All of the material below is to be repeated exactly.

Supplied data
+ + + +

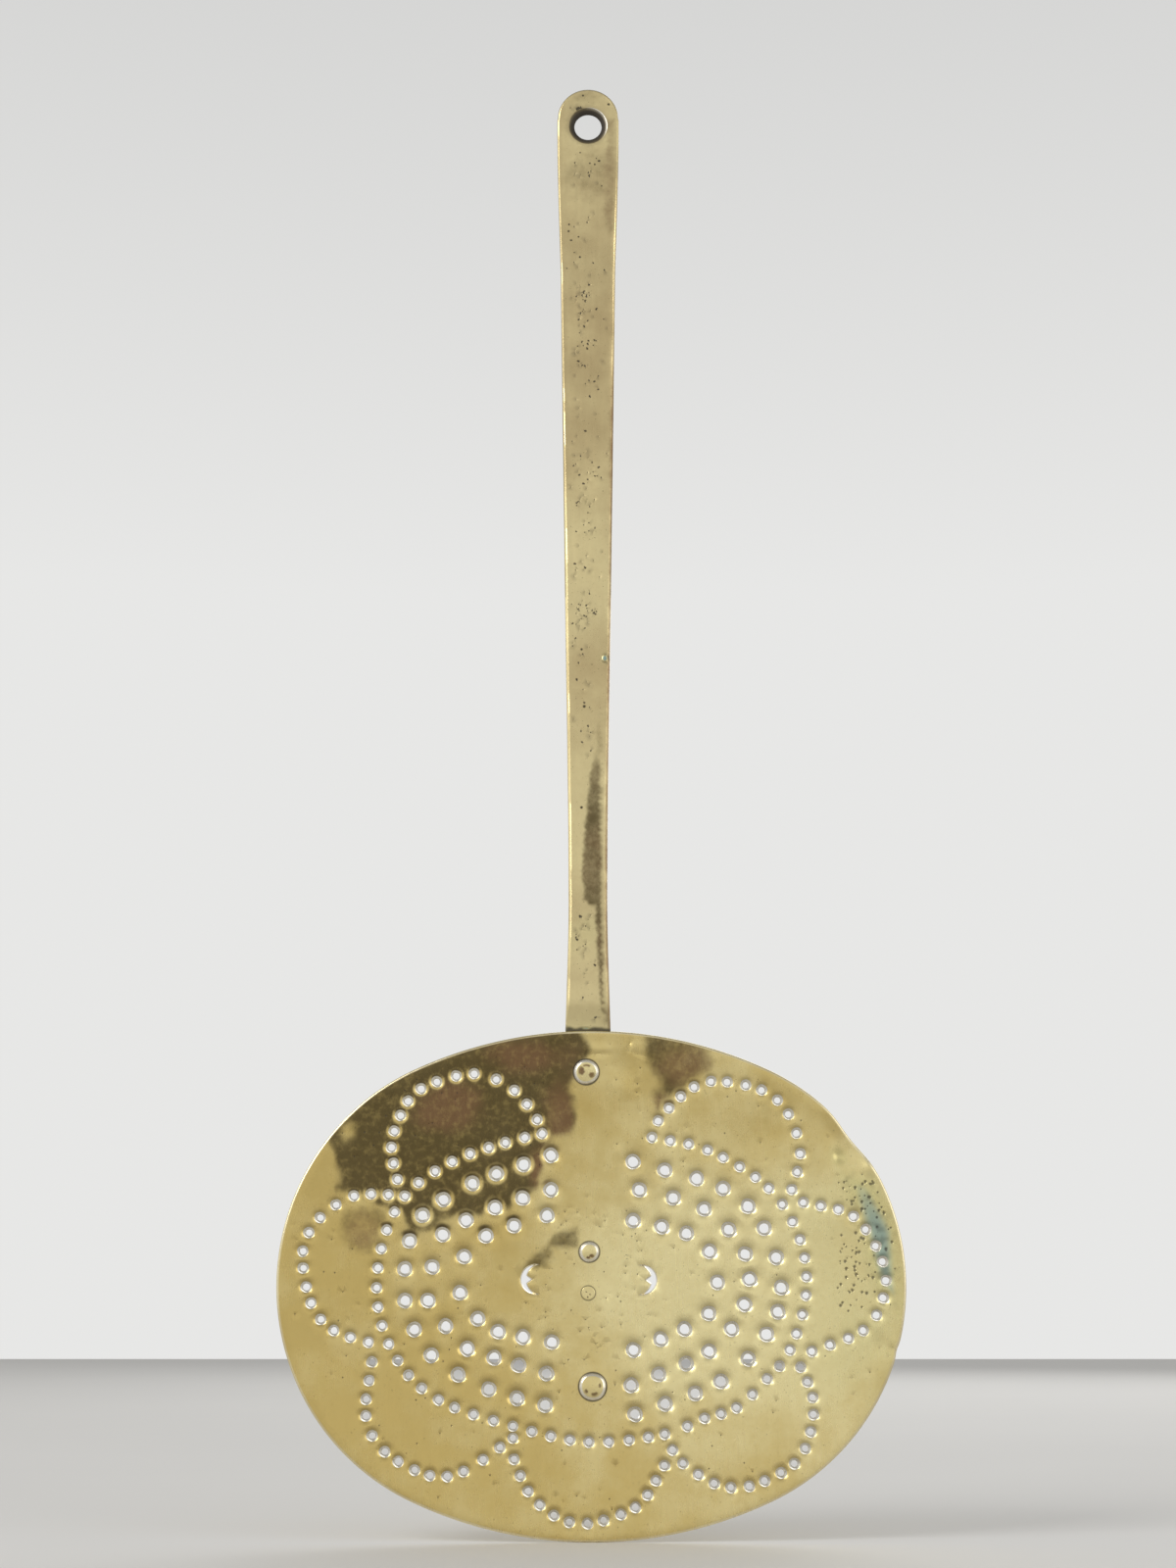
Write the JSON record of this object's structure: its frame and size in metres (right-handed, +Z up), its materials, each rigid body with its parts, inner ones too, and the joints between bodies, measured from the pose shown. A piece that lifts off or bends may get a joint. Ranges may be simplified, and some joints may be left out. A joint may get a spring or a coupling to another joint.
{
  "type": "kitchen skimmer",
  "caption": "Long-handled brass skimmer: a shallow oval blade pierced with a flower of holes, riveted to a tapering flat bar that ends in a hanging eye.",
  "frame": {"origin": "on the axis of the hanging hole, at the back face of the handle's eye", "axes": "+X to the right seen from the front, +Y to the back along the hanging hole's axis, +Z up along the handle, so the skimmer hangs down -Z"},
  "size_m": [0.246, 0.0124, 0.6],
  "materials": {
    "blade_brass": "worn polish",
    "handle_brass": "satin, pitted",
    "rivet_brass": "bright",
    "plug_brass": "worn polish"
  },
  "bodies": {
    "root": {"blade": "blade_brass", "handle": "handle_brass", "top_rivet": "rivet_brass", "middle_rivet": "rivet_brass", "bottom_rivet": "rivet_brass", "flush_rivet": "plug_brass"}
  },
  "joints": []
}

+ + + +

Reply
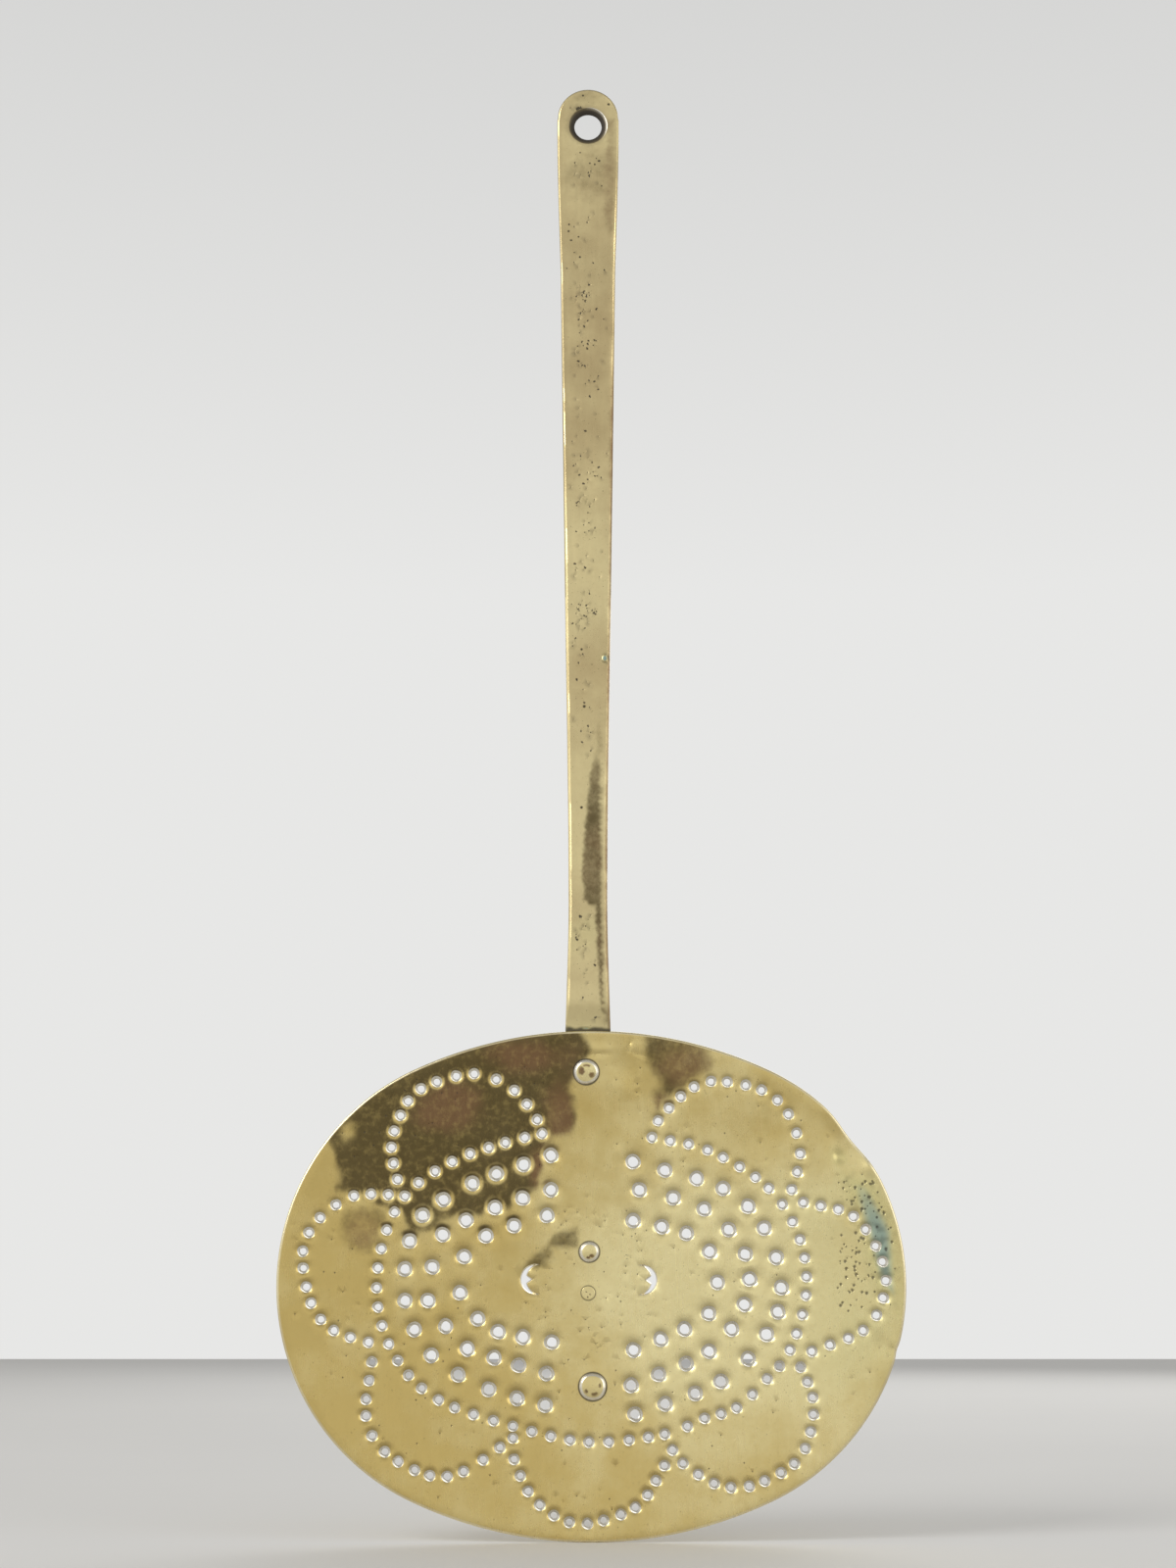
Write the JSON record of this object's structure: its frame and size in metres (right-handed, +Z up), its materials, each rigid body with its parts, inner ones too, and the joints between bodies, measured from the pose shown. A piece that lifts off or bends may get a joint. Ranges may be simplified, and some joints may be left out. A joint may get a spring or a coupling to another joint.
{
  "type": "kitchen skimmer",
  "caption": "Long-handled brass skimmer: a shallow oval blade pierced with a flower of holes, riveted to a tapering flat bar that ends in a hanging eye.",
  "frame": {"origin": "on the axis of the hanging hole, at the back face of the handle's eye", "axes": "+X to the right seen from the front, +Y to the back along the hanging hole's axis, +Z up along the handle, so the skimmer hangs down -Z"},
  "size_m": [0.246, 0.0124, 0.6],
  "materials": {
    "blade_brass": "worn polish",
    "handle_brass": "satin, pitted",
    "rivet_brass": "bright",
    "plug_brass": "worn polish"
  },
  "bodies": {
    "root": {"blade": "blade_brass", "handle": "handle_brass", "top_rivet": "rivet_brass", "middle_rivet": "rivet_brass", "bottom_rivet": "rivet_brass", "flush_rivet": "plug_brass"}
  },
  "joints": []
}